A proibição da Marcha da Maconha revela a intenção de desestimular o debate dentro da sociedade. Os atos públicos são a maneira encontrada pela sociedade civil de discutir as leis e políticas de Estado. Segundo Sayão, “as políticas de proibição das drogas são ineficientes e causam mais efeitos maléficos do que benéficos à sociedade”. O tráfico de drogas nunca foi debatido seriamente pela sociedade brasileira, o que possibilita que a situação continue como está: vide os assassinatos cometidos pelo BOPE nos morros cariocas. Cinco concorda: “A guerra ao tráfico, na verdade, é uma maneira de disfarçar a guerra aos pobres. O crime é praticado por toda sociedade, porém o Estado seleciona quais classes sociais serão punidas.”

Liberdade de Expressão

Em um documento intitulado “Apologia ao crime ou à Democracia?”, o Coletivo Marcha da Maconha Brasil afirma que a marcha não é um evento de cunho apologético, nem seus organizadores incentivam o uso de maconha ou de qualquer outra substância ilícita ou lícita, nem a prática de qualquer crime. “Sabemos que fumar, plantar ou portar maconha, mesmo para consumo próprio ainda é crime. No entanto, a organização social e política para lutar por mudanças nas leis e políticas públicas que regem tais comportamentos é um direito” ,defende o documento.

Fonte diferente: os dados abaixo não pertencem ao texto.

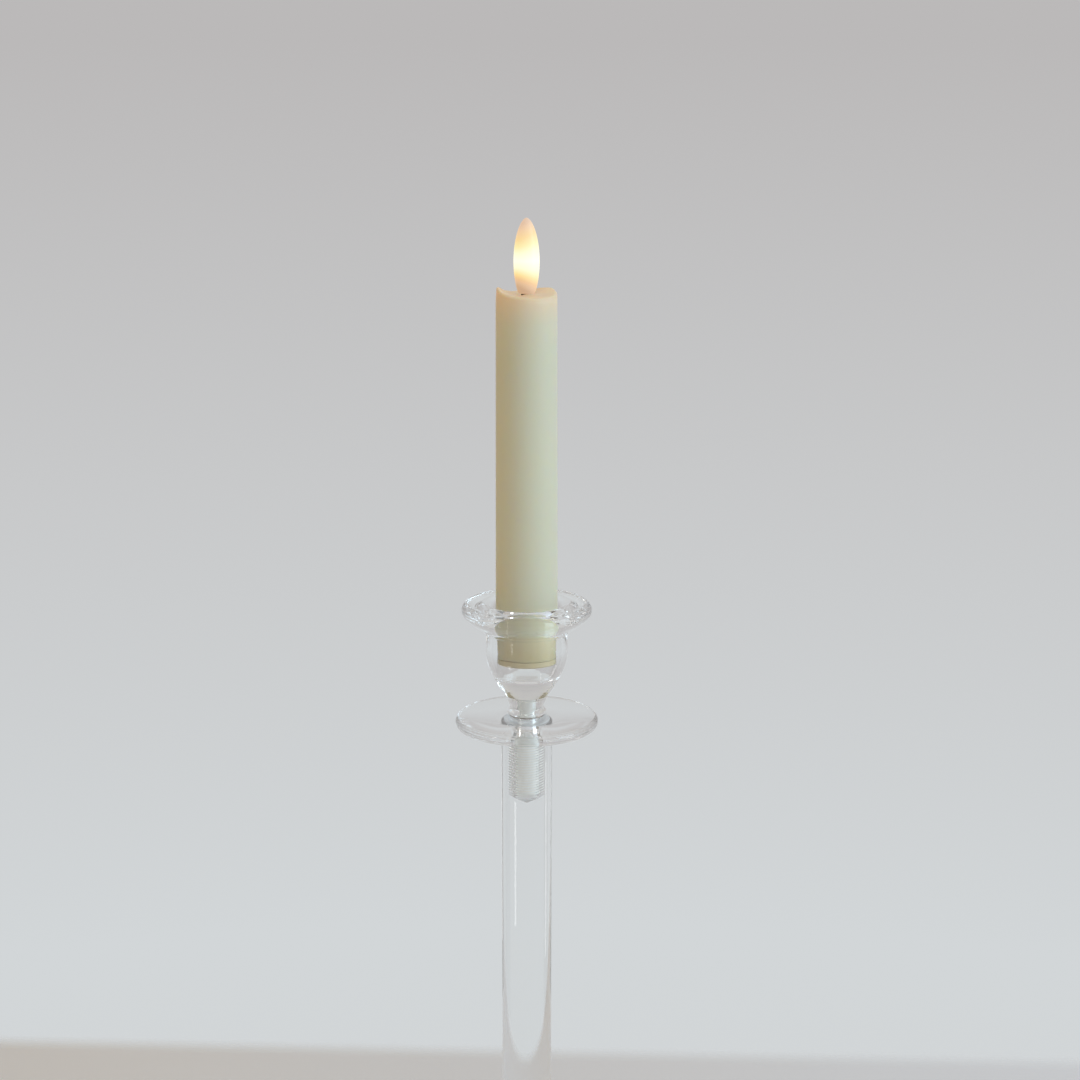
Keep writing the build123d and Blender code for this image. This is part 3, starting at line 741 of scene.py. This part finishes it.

Até mesmo a vereadora Silvia Pontes, uma das organizadoras da manifestação “em defesa da família”, vê legitimidade na Marcha da Maconha: “Não sou favorável à legalização, mas não sou contra a marcha. É um direito deles. A gente deve brigar por aquilo que acredita”. No Rio ao menos um manifestante foi preso. Na Paraíba, segundo a PM, foram oito os detidos, mesmo saldo da Polícia em Salvador. Em Brasília a Marcha foi proibida de caminhar rumo à Esplanada, assim como em São Paulo, onde os cerca de 200 presentes foram coibidos pela polícia, que seria acionada caso os manifestantes marchassem pela Marquise do Ibirapuera.

A onda de repressão ao debate acerca da legalização das drogas já havia atingido membros do Coletivo Marcha da Maconha, presos ao tentar realizar o Seminário “Maconha na Roda”, no Rio de Janeiro, e também estudantes da Universidade Federal de Minas Gerais, que foram impedidos de exibir o filme “Grass”, documentário que debate as origens da proibição, dentro da Universidade.

Após tanta repressão e falta de diálogo, os organizadores acreditam que antes de marchar pela legalização da maconha, os brasileiros precisam lutar realmente pela liberdade de expressão. Assim, foi marcado para o próximo sábado, 10/05, o Dia de Luta pela Liberdade de Expressão. A manifestação acontece às 14h nos mesmos locais onde a Marcha deveria ser realizada.

A ONU recomenda a proibição da Cannabis Sativa desde 1960. No Brasil, a maconha começou a ser proibida em 1938. A a Lei N 11.343, de 23 de Agosto de 2006 prevê novas penas para os usuários de drogas, como advertência sobre os efeitos das drogas, prestação de serviços à comunidade ou comparecimento a programa ou curso educativo.